The Financial Policy Committee (FPC) of the Bank of England has confirmed that it plans to activate the Countercyclical Capital Buffer (CCyB) in the near future, perhaps as early as March 2016. The FPC announced the move in its Financial Stability Report published on 1 December 2015.

The introduction of the CCyB may come as something of a surprise for UK banks. Only three other jurisdictions in the world (Norway, Sweden and Hong Kong) have already applied this measure. This also makes the UK by far the largest financial centre to introduce a CCyB requirement.

As its name suggests, the CCyB is designed to require banks to set aside capital in prosperous trading periods which they can later use to absorb losses in difficult conditions. The FPC's report suggests it is aiming for a 1% buffer during the 'post-crisis' period, which would be phased in in 0.25% increments. It would then relax the buffer if economic conditions deteriorate, allowing banks to absorb losses without having to raise new capital. It will use indicators such as excessive leverage or credit growth to guide its ongoing decisions on whether a CCyB is necessary.

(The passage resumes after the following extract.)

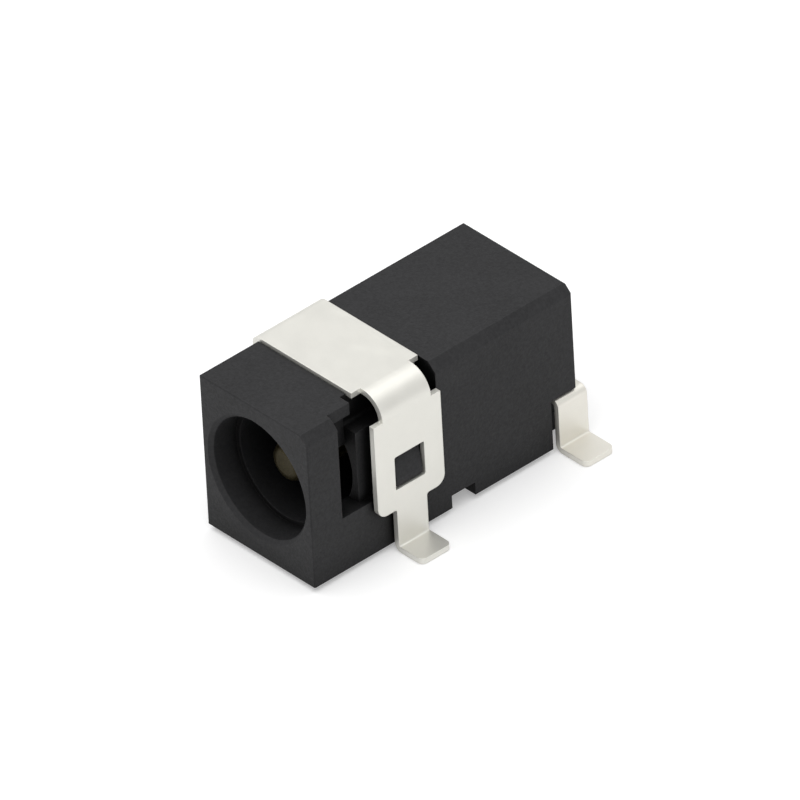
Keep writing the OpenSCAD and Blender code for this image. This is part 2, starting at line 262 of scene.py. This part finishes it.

The FPC can target the CCyB at particular business lines (such as mortgage lending) and/or particular sub-sectors within the financial sector where they perceive risks to be increasing. The report does not state which sub-sectors or activities they will target, but the Bank's recent public statements about the housing and retail lending markets suggest that these will be their areas of focus.

Banks were already bracing themselves for the phased introduction of the Capital Conservation Buffer (CCoB) and the new PRA Buffer from 1 January 2016. But the introduction of the CCyB will have a more wide ranging impact than those measures:

  • Capital requirements: Technically, the CCyB is an additional requirement, separate from any existing buffers. Unlike the CCoB, which may be covered by capital already allocated to meet a Capital Planning Buffer, a CCyB requirement represents an additional capital charge. In practice, however, the Governor, Mark Carney, has stated that the Bank does not intend to raise capital requirements, and therefore any new CCyB will merely replace current forward looking components of banks' Pillar 2 capital requirements.
  • Leverage ratio requirements: As the FPC's new UK leverage ratio requirement is linked to any associated CCyB requirement, the introduction of the CCyB will drive up the leverage ratio requirement also. The leverage requirement add-on is calibrated as 35% of any CCyB requirement in effect. So if an asset or business line attracts a new 1% CCyB capital charge the leverage ratio requirement associated with it will increase by 0.35%.
  • Credit risk measurement: Banks' internal credit risk calculations will need to be updated to reflect the increased capital charge of lending. This is likely to drive cost and pricing changes for certain business lines and lending categories. In some cases banks may find themselves considering if they are allocating their capital to business lines in the most optimal way possible.
  • Pillar 3: A new CCyB disclosure template must be included in all Pillar 3 disclosures related to financial years ending on or after 01 January 2016 for all firms subject to a CCyB requirement.
  • COREP: The COREP credit risk forms contain fields that pick up data on capital requirements arising from a CCyB charge. Banks will need to update their data systems to accurately reflect which exposures are subject to the CCyB. This will involve careful monitoring of which jurisdictions and business lines its exposures are in.

As the CCyB applies to exposures in the jurisdictions which have introduced a CCyB, rather than simply to the banks in those jurisdictions, its introduction will also affect banks across Europe and further afield that have exposures in the UK. Similarly, UK banks whose exposures are mainly in the UK will face a proportionally greater cost impact than those UK banks that have that have a relatively higher proportion of their exposures outside the UK. Banks and building societies that have more a UK focused business model than some of their more internationally active peers will undoubtedly regard this imbalance as unfair.

The CCyB requirement and many of the associated consequences will also apply to FCA-regulated IFPRU Full Scope and Limited Activity investment firms that are too large to benefit from the 'SME exemption' in IFPRU and are therefore required to implement the CRD IV buffer requirements. This is a further example of the Bank of England's power to raise capital requirements for firms that it does not directly regulate, both in the UK and overseas.